Why adding physical education courses to your college schedule is a stress-free win-win


By Layne Sheplee


Photo By Miranda Ceron

At a rigorous institution like Boston University, a semester can sometimes lead to exhaustion and burnout. Amidst the chaos, it’s important to build in time to relax and unwind both mentally and physically. There’s no better way to achieve this rejuvenation than by building it into your BU tuition.


The Department of Physical Education, Recreation & Dance (PERD) offers a wide range of untraditional, non-academic courses, deemed Physical Development Program (PDP) classes. Most occur once a week and take place at the Fitness and Recreation Center or “FitRec.” You can crush a workout with fitness or sports classes, exercise your mind with yoga or meditation, hit the ice with skating or water with aquatics, or learn to become an EMT – the options are endless.


Beginning in the fall of 2024, PDP classes will be removed from BU academic registration and will instead be offered under the pre-existing PERD registration system. Although these classes will not be for academic credit moving forward, PDP classes will continue to be free of charge for students. The goal is to make classes easier to schedule, so students will even be permitted to attend drop-in classes. For more information regarding the new PDP system, check out the BU Fitness & Recreation Center’s page on Physical Education Classes. 


To help start your PDP search, here’s a spotlight on some Terriers’ favorite courses:


  1. Modern Dance


Molly French (Wheelock ‘25) is currently enrolled in PDP DA 140 Modern, Beginning. The class is an overview of four modern dance techniques: Graham, Horton, Release, and Limon. It’s a perfect way for students to break into the dance world or just get some movement in between classes in a supportive environment.

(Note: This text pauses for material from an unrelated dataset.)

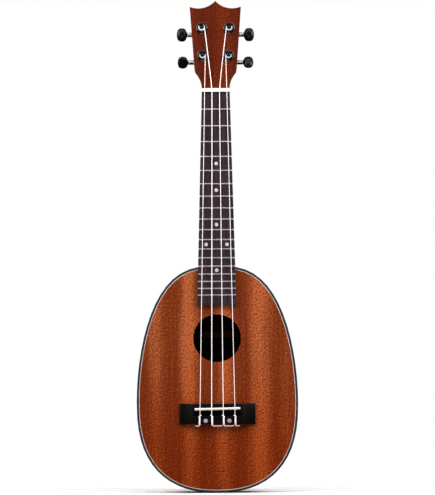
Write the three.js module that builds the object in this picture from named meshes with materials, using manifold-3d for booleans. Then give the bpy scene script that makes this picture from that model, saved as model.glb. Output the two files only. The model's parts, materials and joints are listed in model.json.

“I chose to take this dance PDP because I had never danced before and thought it could be a fun way to try something new and stay moving,” said French.


  1. Badminton


Bowen Supple (CAS ‘27) takes PDP GS 107 Beginning Badminton, which teaches the fundamentals and basic techniques of badminton. Beginning Badminton allows students to exercise and enjoy a sport they love without joining an overly competitive team or league.


“My favorite part about taking badminton is that it is a fixed aspect of my schedule, so it’s a time during the week where I have to go to the gym and be active,” Supple said. “Having it in my schedule helps me maintain my progress and my interest.”


  1. Yoga Meditation


Bella Galvarado (CAS ‘27) enjoys PDP MB 106 Yoga Meditation, where students learn and practice various guided meditations from the yoga tradition. This course, along with other yoga and meditation classes, gives students the perfect time to recover from a stressful week and prioritize self-care.


“I think it’s really easy to get caught up in the stress of classes, work, and extracurricular commitments,” Galvarado shared. “Having a pocket of time in the week that is completely dedicated to mindfulness and body movement drastically improves my mental health.”